Artist Flor Soto proudly took the podium to share her excitement to be at the capitol presenting the altar. “It is a cry from Latinos to be at the capitol,” said Soto. “We’re present, so let’s not forget that we’re here.”
Monica Vega acknowledged the U.S. as a home that was provided to her, but she never forgets where she comes from. “When you know where you come from, you’ll know where you want to go,” said Vega. People come a long way and lose their culture once they arrive in the U.S.. Celebrations like these are essential to keep their culture close.
She shared her daughter’s excitement for her mother to be presenting at the state capitol. Once she realized how significant this moment was for her and the Latino community, she made sure she’d make the best of it.

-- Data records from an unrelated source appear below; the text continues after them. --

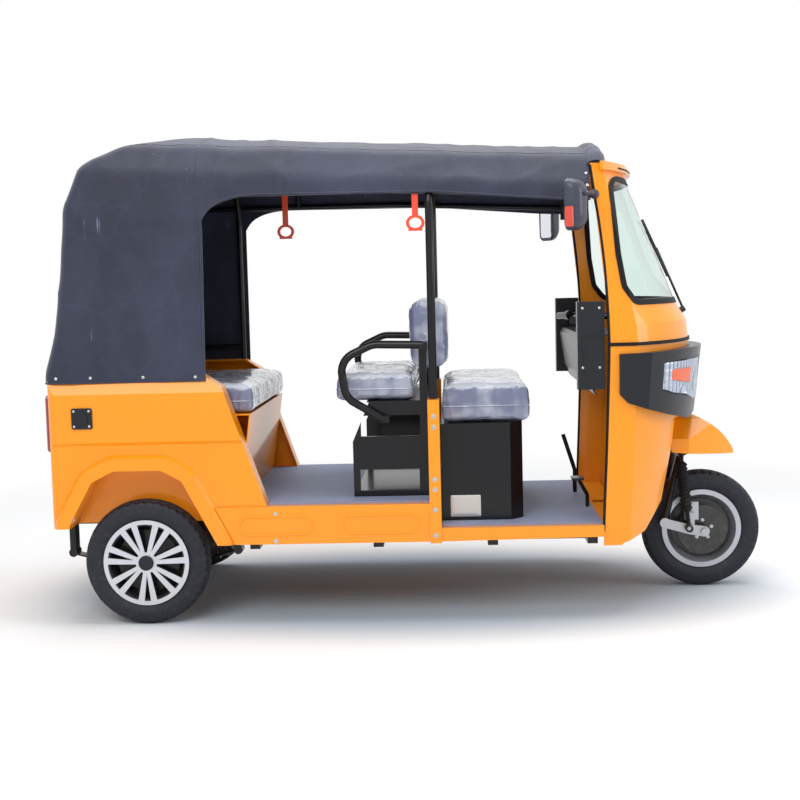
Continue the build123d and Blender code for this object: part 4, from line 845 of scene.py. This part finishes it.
def shrink(mesh, lo, hi, inset):
    """Bring a mesh's sides in towards its middle."""
    middle = [(a + b) / 2 for a, b in zip(lo, hi)]
    scale = [1 - 2 * inset / (b - a) for a, b in zip(lo, hi)]
    for v in mesh.vertices:
        v.co = Vector(m + (c - m) * s for c, m, s in zip(v.co, middle, scale))


def swell(obj, pressure, cap):
    """Inflate a pad with cloth, hold each point within the cap, and keep the result."""
    scene = bpy.context.scene
    before = [v.co.copy() for v in obj.data.vertices]
    cloth = obj.modifiers.new("Swell", "CLOTH")
    for key, value in CLOTH.items():
        setattr(cloth.settings, key, value)
    cloth.settings.uniform_pressure_force = pressure
    cloth.settings.effector_weights.gravity = 0.0
    cloth.collision_settings.use_collision = False
    cloth.point_cache.frame_start = 1
    cloth.point_cache.frame_end = SWELL_FRAMES
    for number in range(1, SWELL_FRAMES + 1):
        scene.frame_set(number)
    bake(obj)
    scene.frame_set(1)
    for start, v in zip(before, obj.data.vertices):
        move = v.co - start
        if move.length > cap:
            v.co = start + move.normalized() * cap


def crinkle(mesh, height):
    """Small folds of the film and panel channels; the face that rests stays flat."""
    for v, normal in zip(mesh.vertices, [v.normal.copy() for v in mesh.vertices]):
        if normal.z < -0.6:
            continue
        p = v.co
        steep = 1.0 - abs(normal.z) > 0.5
        along = Vector((p.x * 26, p.y * 26, p.z * 7) if steep else (p.x * 12 + p.y * 7, p.y * 17, 0))
        fold = 1 - abs(noise.noise(along + Vector((4, 8, 2))))
        bend = noise.noise(p * 30.0)
        slow = noise.noise(p * 7.0 + Vector((5, 1, 3)))
        v.co = p + normal * (height * (1.2 * fold ** 6 + 0.4 * bend + 0.8 * slow - 0.7))


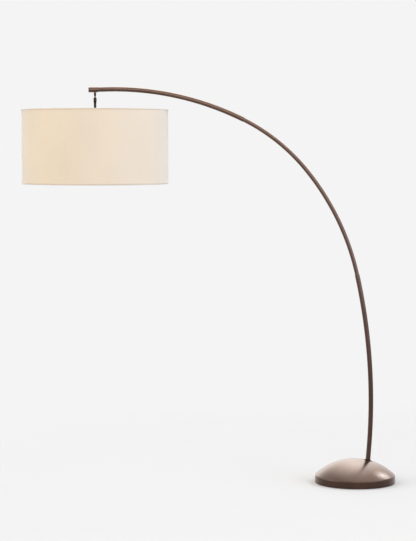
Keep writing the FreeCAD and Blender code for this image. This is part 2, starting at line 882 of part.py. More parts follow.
def socket_shell():
    bottom = -shell_top_drop - shell_length
    bead = shell_bead_radius
    shell = turned([
        (cup_inner_radius, bottom), (cup_radius, bottom),
        (cup_radius + bead, bottom + bead, cup_radius, bottom + 2 * bead),
        (cup_radius, -shell_top_drop), (cup_inner_radius, -shell_top_drop)])
    return in_socket(shell.cut(switch_cut(switch_hole_radius)))


def socket_sleeve():
    outer = cup_inner_radius - slip_gap
    top = -shell_top_drop - socket_cap_wall
    sleeve = ring(outer, outer - sleeve_wall, top - sleeve_length, top)
    return in_socket(sleeve.cut(switch_cut(switch_hole_radius)))


def socket_body():
    top = socket_body_top - socket_top
    bottom = socket_body_bottom - socket_top
    recess = socket_body_recess_radius
    body = turned([(0, bottom), (socket_body_radius, bottom), (socket_body_radius, top), (recess, top),
                   (recess, top - socket_body_recess_depth), (0, top - socket_body_recess_depth)])
    return in_socket(body.cut(switch_cut(shaft_radius + thread_gap)))


def socket_screw_shell():
    top = socket_body_bottom - socket_top
    bottom = top - screw_shell_length
    return in_socket(ring(screw_shell_radius, screw_shell_radius - screw_shell_wall, bottom, top))


def socket_contact():
    """Leaf that is flat on the socket body at one end and bent down to the bulb's tip at the other."""
    top = socket_body_bottom - socket_top
    end = contact_length / 2
    low = top - contact_drop - contact_thickness
    corners = [(-end, top), (0, top), (end, low), (end - contact_thickness, low),
               (-contact_thickness, top - contact_thickness), (-end, top - contact_thickness)]
    outline = [Vector(x, -contact_width / 2, z) for x, z in corners + corners[:1]]
    leaf = Part.Face(Part.makePolygon(outline)).extrude(Vector(0, contact_width, 0))
    return in_socket(leaf)


def switch_knob():
    start = socket_cap_radius + shaft_collar_gap
    end = start + knob_length
    edge = knob_edge_radius
    soften = rounding_inset(edge)
    knob = turned([
        (0, shaft_inner_end), (shaft_radius, shaft_inner_end), (shaft_radius, start), (knob_radius, start),
        (knob_radius, end - edge), (knob_radius - soften, end - soften, knob_radius - edge, end), (0, end)])
    flute = Part.makeCylinder(knob_flute_radius, knob_length, Vector(knob_radius, 0, start))
    for index in range(knob_flute_count):
        knob = knob.cut(flute.rotated(Vector(0, 0, 0), Vector(0, 0, 1), 360 / knob_flute_count * index))
    return in_socket(placed(knob, Vector(0, 0, -switch_drop), Vector(0, -1, 0)))


# Bulb

def bulb_cap():
    top = bulb_top - bulb_tip_height
    bottom = top - bulb_cap_length
    inner = bulb_cap_radius - bulb_cap_wall
    return on_hanger(turned([
        (0, top - bulb_cap_wall), (0, bulb_top), (bulb_tip_radius, bulb_top), (inner, top),
        (bulb_cap_radius, top - bulb_cap_wall), (bulb_cap_radius, bottom), (inner, bottom),
        (inner, top - 2 * bulb_cap_wall)]))


def glass_outline(radius, throat, neck, mouth):
    """Outline of the bulb from its mouth to the tip of its round end, as steps for a turned shape."""
    throat_height = mouth - bulb_neck_length - bulb_throat_drop
    widest = throat_height - bulb_flare_length
    flare = (throat + (radius - throat) * bulb_flare_radius_share,
             throat_height - bulb_flare_length * bulb_flare_height_share, radius, widest)
    end = (radius * math.sqrt(0.5), widest - radius * math.sqrt(0.5), 0, widest - radius)
    return [(neck, mouth), (neck, mouth - bulb_neck_length), (throat, throat_height), flare, end]


def bulb_glass():
    mouth = bulb_top - bulb_tip_height - bulb_cap_length + bulb_neck_length
    neck = bulb_cap_radius - bulb_cap_wall - slip_gap
    wall = bulb_glass_wall
    outside = turned(glass_outline(bulb_radius, bulb_throat_radius, neck, mouth) + [(0, mouth)])
    inside = turned(glass_outline(bulb_radius - wall, bulb_throat_radius - wall, neck - wall, mouth)
                    + [(0, mouth)])
    return on_hanger(outside.cut(inside))


# Every sub-part is written to its own file

pieces = [base_cover, base_weight, base_felt, cord_grommet,
          arm_foot_flange, arm_foot_bush, arm_foot_stud, foot_washer, foot_lock_washer, foot_nut,
          arm_lower, arm_middle, arm_upper, arm_joint_screws, arm_tip_fitting, arm_tip_cap, arm_lead,
          ball_stud, swivel_pins, swivel_housing, stem_tube, stem_nipple, stem_lead,
          shade_liner, shade_fabric, shade_top_hem, shade_bottom_hem, shade_bottom_ring, shade_spider,
          spider_nut, socket_cap, socket_shell, socket_sleeve, socket_body, socket_screw_shell,
          socket_contact, switch_knob, bulb_cap, bulb_glass]

os.makedirs("parts", exist_ok=True)
for piece in pieces:
    shape = piece()
    shape.exportStep(os.path.join("parts", piece.__name__ + ".step"))

print("pivot of the swivel", [round(value, 2) for value in pivot])
print("tip of the arm", [round(value, 2) for value in tip_point + tip_direction * tip_length])
print("shade edges at", round(shade_top, 2), round(shade_bottom, 2))
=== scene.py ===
# Arc floor lamp: the linen shade, the bulb's thread, every finish and the studio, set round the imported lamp.
# Sizes are in metres and in the lamp's own frame: +Z is up and the origin is the centre of the base.

import math

import bpy
from bpy.props import FloatProperty, FloatVectorProperty, IntProperty, PointerProperty
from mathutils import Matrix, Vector


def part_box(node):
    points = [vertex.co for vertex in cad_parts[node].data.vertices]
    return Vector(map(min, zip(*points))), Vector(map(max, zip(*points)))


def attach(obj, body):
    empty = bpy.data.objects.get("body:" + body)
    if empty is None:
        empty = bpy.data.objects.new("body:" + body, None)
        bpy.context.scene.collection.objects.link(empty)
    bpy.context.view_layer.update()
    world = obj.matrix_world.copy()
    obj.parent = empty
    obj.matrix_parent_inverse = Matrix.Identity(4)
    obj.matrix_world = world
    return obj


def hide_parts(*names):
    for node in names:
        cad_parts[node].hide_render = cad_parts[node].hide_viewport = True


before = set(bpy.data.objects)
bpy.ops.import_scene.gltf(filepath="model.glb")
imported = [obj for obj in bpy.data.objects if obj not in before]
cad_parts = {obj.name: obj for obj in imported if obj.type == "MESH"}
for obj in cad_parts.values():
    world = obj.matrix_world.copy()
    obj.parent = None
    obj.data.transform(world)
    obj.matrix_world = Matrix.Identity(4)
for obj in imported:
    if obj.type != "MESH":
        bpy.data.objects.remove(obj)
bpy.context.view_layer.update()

bl_info = {
    "name": "Arc Floor Lamp",
    "version": (1, 0, 0),
    "blender": (4, 5, 0),
    "location": "3D View > Sidebar > Floor Lamp",
    "description": "Dresses the packed arc floor lamp: linen shade, bulb, metal finishes and studio",
    "category": "Object",
}


# Places read from the imported parts

def radius_of(node):
    low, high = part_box(node)
    return (high.y - low.y) / 2


def height_of(node):
    low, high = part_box(node)
    return high.z - low.z


fabric_low, fabric_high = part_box("shade_fabric")
fabric_height = height_of("shade_fabric")
fabric_radius = radius_of("shade_fabric")
shade_x = (fabric_low.x + fabric_high.x) / 2
shade_axis = Vector((shade_x, 0, 0))
shade_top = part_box("shade_top_hem")[1].z
shade_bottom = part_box("shade_bottom_hem")[0].z
liner_radius = radius_of("shade_liner")
hem_radius = radius_of("shade_bottom_hem")
ring_radius = radius_of("shade_bottom_ring")
ring_wire = height_of("shade_bottom_ring")
felt_radius = radius_of("base_felt")
felt_height = height_of("base_felt")
dome_radius = radius_of("base_cover")


# Settings that a user may change

def length_setting(name, description, default):
    return FloatProperty(name=name, description=description, default=default, min=0, precision=5,
                         unit="LENGTH")


def share_setting(name, description, default):
    return FloatProperty(name=name, description=description, default=default, min=0, max=1, subtype="FACTOR")


def colour_setting(name, description, default):
    return FloatVectorProperty(name=name, description=description, default=default, min=0, max=1, size=3,
                               subtype="COLOR")


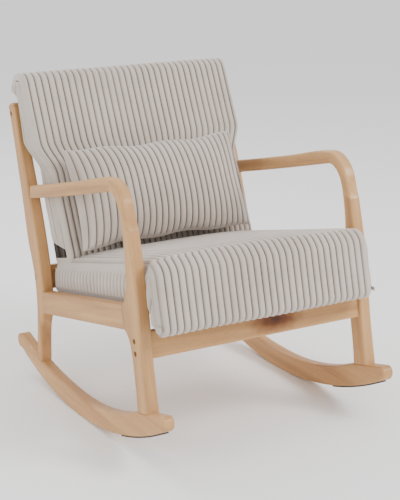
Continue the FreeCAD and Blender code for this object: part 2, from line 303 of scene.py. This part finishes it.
def rounded_loop(corners, step):
    """Closed path through the corners, each given as y, z and rounding radius, in metres:
    straight runs joined by tangent arcs, sampled about every `step`."""
    count = len(corners)
    path = []
    for i in range(count):
        before = Vector(corners[i - 1][:2])
        here = Vector(corners[i][:2])
        after = Vector(corners[(i + 1) % count][:2])
        radius = corners[i][2]
        a = (before - here).normalized()
        b = (after - here).normalized()
        half = a.angle(b) / 2
        reach = radius / math.tan(half)
        centre = here + (a + b).normalized() * (radius / math.sin(half))
        start = here + a * reach - centre
        turn = (math.pi - 2 * half) * (1 if a.x * b.y - a.y * b.x < 0 else -1)
        pieces = max(2, int(abs(turn) * radius / step))
        for k in range(pieces + 1):
            angle = turn * k / pieces
            c, s = math.cos(angle), math.sin(angle)
            path.append((centre.x + start.x * c - start.y * s,
                         centre.y + start.x * s + start.y * c))
    path = np.array(path)
    closed = np.vstack([path, path[:1]])
    length = np.r_[0, np.cumsum(np.hypot(*np.diff(closed, axis=0).T))]
    stations = np.linspace(0, length[-1], int(length[-1] / step), endpoint=False)
    return np.c_[np.interp(stations, length, closed[:, 0]),
                 np.interp(stations, length, closed[:, 1])]


def outward(path):
    """Unit normals of a closed path in the YZ plane, pointing out of it."""
    along = np.roll(path, -1, axis=0) - np.roll(path, 1, axis=0)
    along /= np.linalg.norm(along, axis=1)[:, None]
    area = 0.5 * np.sum(path[:, 0] * np.roll(path[:, 1], -1) - np.roll(path[:, 0], -1) * path[:, 1])
    sign = 1.0 if area > 0 else -1.0
    return np.c_[along[:, 1], -along[:, 0]] * sign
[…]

Pointing at the pictures of family and friends, she tells each story for an important reason. Vega feels uplifted when people entrust her with carrying on the memory of those who have passed on. There is a beautiful connection and an honor in holding the pictures of their deceased family members.
“I tell people that once a picture arrives in my hands it stays with me,” said Vega. “Year after year, my promise is to continue remembering them.”
Surrounding the altar there is “Papel Picado” (Pecked Paper) that reads “Capitol”. Vega makes these herself. She sees it as her personal touch for a special occasion, like an altar at the State Capitol.
Vega is already planning her future altars. Next year she wants to go bigger. A taller and wider altar. Perhaps a performance to go along with it. She envisions a collaborative altar where people would walk up and place the items themselves.
For over ten years, Vega has paid homage to the deceased as an altarist, a title she’s held that she was not familiar with. Where she comes from, creating altars for the dead is a tradition, not a speciality. Vega speaks proudly and full of emotion about her work and pondered the question of what it means to be an altarist, and whether she truly identified with the title. Nevertheless, Vega commemorates those lost, to keep their memory alive, a privilege she honors.